** Start **

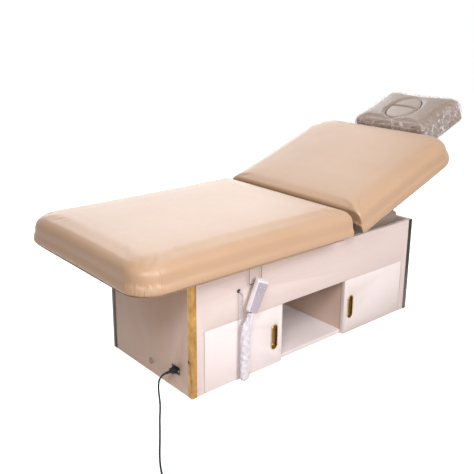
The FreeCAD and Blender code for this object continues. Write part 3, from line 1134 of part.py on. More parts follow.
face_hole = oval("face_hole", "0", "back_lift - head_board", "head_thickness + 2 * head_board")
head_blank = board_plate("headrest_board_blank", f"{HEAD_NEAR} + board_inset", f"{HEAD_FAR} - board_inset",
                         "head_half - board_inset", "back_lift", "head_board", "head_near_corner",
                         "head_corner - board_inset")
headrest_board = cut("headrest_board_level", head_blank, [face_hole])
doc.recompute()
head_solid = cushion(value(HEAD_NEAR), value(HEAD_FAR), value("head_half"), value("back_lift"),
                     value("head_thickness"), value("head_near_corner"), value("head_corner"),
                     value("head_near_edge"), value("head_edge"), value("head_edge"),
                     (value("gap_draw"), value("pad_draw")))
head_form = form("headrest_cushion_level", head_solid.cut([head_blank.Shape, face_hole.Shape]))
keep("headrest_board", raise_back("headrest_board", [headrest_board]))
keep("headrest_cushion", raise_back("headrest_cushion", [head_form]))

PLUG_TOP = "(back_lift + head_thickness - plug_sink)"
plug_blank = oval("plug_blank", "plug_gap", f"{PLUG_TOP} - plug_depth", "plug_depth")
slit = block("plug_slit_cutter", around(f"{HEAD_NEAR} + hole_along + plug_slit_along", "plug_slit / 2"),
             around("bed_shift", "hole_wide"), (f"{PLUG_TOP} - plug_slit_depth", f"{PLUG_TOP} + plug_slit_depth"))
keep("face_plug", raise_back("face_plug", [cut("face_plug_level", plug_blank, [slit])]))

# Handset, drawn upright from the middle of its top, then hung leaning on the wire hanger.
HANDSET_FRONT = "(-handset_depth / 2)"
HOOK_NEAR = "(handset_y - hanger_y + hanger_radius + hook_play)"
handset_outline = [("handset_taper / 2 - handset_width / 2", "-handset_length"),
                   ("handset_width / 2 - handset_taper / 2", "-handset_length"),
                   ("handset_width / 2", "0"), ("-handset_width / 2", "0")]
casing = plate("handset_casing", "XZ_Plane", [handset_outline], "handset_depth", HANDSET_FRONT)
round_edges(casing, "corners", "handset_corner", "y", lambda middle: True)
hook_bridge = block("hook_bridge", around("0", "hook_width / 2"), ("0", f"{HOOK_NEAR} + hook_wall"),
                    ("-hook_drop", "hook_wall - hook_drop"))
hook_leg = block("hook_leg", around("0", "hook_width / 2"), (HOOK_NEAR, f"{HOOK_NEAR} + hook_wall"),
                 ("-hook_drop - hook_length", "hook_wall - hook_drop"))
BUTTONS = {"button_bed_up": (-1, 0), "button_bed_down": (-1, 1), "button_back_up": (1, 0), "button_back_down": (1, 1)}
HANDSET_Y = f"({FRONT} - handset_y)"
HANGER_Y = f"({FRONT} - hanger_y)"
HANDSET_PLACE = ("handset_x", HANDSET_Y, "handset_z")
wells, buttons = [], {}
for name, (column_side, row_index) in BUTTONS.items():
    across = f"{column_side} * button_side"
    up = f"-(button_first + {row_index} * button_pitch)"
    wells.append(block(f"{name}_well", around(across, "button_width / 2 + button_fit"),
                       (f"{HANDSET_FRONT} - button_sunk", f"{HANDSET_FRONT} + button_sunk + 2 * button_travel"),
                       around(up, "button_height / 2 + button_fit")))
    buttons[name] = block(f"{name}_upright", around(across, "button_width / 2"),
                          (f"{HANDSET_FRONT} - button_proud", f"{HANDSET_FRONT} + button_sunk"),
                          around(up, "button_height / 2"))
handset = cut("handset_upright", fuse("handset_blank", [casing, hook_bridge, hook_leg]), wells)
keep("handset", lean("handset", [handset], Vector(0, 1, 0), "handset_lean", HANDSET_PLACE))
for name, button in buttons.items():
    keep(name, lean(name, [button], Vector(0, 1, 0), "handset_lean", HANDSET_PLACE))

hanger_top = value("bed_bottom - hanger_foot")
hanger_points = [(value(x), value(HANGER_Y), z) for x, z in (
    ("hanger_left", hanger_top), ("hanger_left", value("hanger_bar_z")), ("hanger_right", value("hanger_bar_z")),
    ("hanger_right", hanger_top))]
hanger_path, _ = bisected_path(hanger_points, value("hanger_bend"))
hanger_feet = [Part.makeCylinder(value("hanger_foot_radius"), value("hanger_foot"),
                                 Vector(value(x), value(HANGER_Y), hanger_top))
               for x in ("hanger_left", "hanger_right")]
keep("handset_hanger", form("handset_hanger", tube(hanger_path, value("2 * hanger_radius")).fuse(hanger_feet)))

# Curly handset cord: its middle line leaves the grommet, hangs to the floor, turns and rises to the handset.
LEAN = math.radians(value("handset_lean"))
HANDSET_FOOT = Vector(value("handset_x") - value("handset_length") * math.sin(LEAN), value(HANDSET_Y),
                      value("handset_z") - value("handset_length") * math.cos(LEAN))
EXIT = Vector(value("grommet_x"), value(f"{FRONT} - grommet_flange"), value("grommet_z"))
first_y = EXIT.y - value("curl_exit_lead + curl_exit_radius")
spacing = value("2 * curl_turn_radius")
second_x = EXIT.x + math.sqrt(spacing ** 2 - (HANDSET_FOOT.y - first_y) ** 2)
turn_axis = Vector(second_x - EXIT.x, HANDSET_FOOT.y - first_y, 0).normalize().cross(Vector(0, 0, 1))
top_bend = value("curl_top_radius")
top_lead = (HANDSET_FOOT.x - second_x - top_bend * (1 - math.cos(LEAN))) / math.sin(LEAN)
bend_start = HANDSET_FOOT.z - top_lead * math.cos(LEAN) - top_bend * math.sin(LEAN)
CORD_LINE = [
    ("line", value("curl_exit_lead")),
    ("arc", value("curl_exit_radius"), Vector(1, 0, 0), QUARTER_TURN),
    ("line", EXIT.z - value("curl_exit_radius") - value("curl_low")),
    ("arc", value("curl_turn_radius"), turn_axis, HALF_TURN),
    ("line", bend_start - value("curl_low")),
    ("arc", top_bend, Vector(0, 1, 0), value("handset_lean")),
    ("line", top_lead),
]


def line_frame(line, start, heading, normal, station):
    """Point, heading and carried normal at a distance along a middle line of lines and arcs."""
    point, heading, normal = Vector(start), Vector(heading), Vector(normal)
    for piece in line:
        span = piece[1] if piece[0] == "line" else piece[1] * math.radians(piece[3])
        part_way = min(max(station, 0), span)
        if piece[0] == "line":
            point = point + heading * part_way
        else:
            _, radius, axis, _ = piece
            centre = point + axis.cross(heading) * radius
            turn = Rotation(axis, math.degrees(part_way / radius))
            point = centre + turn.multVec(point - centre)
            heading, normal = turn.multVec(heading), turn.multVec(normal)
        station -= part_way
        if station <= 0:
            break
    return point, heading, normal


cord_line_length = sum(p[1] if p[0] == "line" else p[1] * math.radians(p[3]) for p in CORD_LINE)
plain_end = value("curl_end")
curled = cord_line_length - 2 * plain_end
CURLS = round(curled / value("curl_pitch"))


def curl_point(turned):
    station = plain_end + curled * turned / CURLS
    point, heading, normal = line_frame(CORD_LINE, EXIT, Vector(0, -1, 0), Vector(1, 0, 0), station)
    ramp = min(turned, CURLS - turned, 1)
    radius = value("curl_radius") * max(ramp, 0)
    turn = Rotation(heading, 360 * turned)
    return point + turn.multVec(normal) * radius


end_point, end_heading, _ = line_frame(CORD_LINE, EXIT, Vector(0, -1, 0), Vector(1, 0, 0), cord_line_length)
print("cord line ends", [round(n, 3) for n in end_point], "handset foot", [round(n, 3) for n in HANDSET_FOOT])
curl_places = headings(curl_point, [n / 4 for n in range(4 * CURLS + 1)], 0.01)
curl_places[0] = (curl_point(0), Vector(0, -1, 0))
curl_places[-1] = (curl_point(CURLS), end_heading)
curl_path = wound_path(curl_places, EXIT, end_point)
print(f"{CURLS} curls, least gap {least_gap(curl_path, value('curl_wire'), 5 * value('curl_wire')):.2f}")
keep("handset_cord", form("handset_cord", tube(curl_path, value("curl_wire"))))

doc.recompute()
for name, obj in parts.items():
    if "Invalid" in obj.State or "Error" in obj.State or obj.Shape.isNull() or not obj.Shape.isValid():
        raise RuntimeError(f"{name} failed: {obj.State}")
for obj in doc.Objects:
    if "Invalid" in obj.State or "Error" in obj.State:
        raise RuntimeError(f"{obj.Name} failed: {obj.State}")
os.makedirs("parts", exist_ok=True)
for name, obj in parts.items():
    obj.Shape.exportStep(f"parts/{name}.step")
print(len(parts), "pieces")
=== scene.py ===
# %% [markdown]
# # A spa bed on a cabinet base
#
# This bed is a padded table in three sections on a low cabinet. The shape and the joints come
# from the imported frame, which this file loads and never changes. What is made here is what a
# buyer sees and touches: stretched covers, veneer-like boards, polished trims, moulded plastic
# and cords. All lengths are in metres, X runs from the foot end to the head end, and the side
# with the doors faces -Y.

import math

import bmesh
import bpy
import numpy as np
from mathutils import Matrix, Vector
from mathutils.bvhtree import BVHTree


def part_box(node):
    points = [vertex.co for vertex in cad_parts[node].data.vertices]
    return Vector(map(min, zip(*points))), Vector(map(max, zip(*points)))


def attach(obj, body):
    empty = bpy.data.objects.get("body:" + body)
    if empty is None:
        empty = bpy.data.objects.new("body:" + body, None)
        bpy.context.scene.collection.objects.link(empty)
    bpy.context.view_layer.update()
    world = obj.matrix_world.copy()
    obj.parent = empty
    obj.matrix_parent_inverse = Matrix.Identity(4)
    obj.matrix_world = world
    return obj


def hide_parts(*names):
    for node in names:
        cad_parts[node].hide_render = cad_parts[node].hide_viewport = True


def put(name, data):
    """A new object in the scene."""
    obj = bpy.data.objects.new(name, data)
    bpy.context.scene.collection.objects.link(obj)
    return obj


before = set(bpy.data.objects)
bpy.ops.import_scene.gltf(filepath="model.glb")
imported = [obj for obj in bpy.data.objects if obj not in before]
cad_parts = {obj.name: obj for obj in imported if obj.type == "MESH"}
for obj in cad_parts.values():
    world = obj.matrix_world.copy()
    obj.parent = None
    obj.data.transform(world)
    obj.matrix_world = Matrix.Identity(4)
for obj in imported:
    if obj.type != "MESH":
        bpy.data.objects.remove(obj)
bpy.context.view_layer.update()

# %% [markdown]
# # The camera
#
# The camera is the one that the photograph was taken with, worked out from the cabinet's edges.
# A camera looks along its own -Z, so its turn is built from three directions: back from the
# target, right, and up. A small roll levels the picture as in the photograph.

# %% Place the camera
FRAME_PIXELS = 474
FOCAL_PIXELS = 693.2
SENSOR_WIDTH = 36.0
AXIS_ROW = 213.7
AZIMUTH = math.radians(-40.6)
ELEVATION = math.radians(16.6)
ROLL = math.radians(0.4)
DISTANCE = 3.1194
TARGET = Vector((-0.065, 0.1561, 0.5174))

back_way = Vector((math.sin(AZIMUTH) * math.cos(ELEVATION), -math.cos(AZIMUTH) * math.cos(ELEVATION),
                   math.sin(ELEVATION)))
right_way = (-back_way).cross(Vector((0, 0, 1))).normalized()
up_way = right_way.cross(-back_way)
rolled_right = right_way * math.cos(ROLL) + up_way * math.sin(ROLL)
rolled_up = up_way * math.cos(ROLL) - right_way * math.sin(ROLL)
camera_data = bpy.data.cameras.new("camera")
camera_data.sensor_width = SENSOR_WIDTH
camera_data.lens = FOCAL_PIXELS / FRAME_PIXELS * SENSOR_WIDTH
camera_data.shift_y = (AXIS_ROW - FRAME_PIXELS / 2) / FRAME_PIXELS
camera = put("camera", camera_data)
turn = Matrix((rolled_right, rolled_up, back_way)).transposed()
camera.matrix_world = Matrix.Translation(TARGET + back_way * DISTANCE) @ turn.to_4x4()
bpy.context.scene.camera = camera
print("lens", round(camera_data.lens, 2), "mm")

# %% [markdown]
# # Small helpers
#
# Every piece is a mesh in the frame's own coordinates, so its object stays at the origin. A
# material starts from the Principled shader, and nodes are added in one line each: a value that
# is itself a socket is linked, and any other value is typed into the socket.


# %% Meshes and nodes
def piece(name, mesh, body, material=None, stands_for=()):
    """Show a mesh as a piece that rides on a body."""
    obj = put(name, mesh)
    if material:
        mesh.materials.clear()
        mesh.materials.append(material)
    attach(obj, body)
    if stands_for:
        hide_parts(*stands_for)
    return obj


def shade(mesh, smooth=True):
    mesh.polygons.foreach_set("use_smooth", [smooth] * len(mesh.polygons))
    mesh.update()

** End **

Aim of the exercise – Repeat exactly the lines from the one containing "end_point, end_heading, _" to the one containing "for node in", both lines included, and nothing else.

Written response –
end_point, end_heading, _ = line_frame(CORD_LINE, EXIT, Vector(0, -1, 0), Vector(1, 0, 0), cord_line_length)
print("cord line ends", [round(n, 3) for n in end_point], "handset foot", [round(n, 3) for n in HANDSET_FOOT])
curl_places = headings(curl_point, [n / 4 for n in range(4 * CURLS + 1)], 0.01)
curl_places[0] = (curl_point(0), Vector(0, -1, 0))
curl_places[-1] = (curl_point(CURLS), end_heading)
curl_path = wound_path(curl_places, EXIT, end_point)
print(f"{CURLS} curls, least gap {least_gap(curl_path, value('curl_wire'), 5 * value('curl_wire')):.2f}")
keep("handset_cord", form("handset_cord", tube(curl_path, value("curl_wire"))))

doc.recompute()
for name, obj in parts.items():
    if "Invalid" in obj.State or "Error" in obj.State or obj.Shape.isNull() or not obj.Shape.isValid():
        raise RuntimeError(f"{name} failed: {obj.State}")
for obj in doc.Objects:
    if "Invalid" in obj.State or "Error" in obj.State:
        raise RuntimeError(f"{obj.Name} failed: {obj.State}")
os.makedirs("parts", exist_ok=True)
for name, obj in parts.items():
    obj.Shape.exportStep(f"parts/{name}.step")
print(len(parts), "pieces")
=== scene.py ===
# %% [markdown]
# # A spa bed on a cabinet base
#
# This bed is a padded table in three sections on a low cabinet. The shape and the joints come
# from the imported frame, which this file loads and never changes. What is made here is what a
# buyer sees and touches: stretched covers, veneer-like boards, polished trims, moulded plastic
# and cords. All lengths are in metres, X runs from the foot end to the head end, and the side
# with the doors faces -Y.

import math

import bmesh
import bpy
import numpy as np
from mathutils import Matrix, Vector
from mathutils.bvhtree import BVHTree


def part_box(node):
    points = [vertex.co for vertex in cad_parts[node].data.vertices]
    return Vector(map(min, zip(*points))), Vector(map(max, zip(*points)))


def attach(obj, body):
    empty = bpy.data.objects.get("body:" + body)
    if empty is None:
        empty = bpy.data.objects.new("body:" + body, None)
        bpy.context.scene.collection.objects.link(empty)
    bpy.context.view_layer.update()
    world = obj.matrix_world.copy()
    obj.parent = empty
    obj.matrix_parent_inverse = Matrix.Identity(4)
    obj.matrix_world = world
    return obj


def hide_parts(*names):
    for node in names:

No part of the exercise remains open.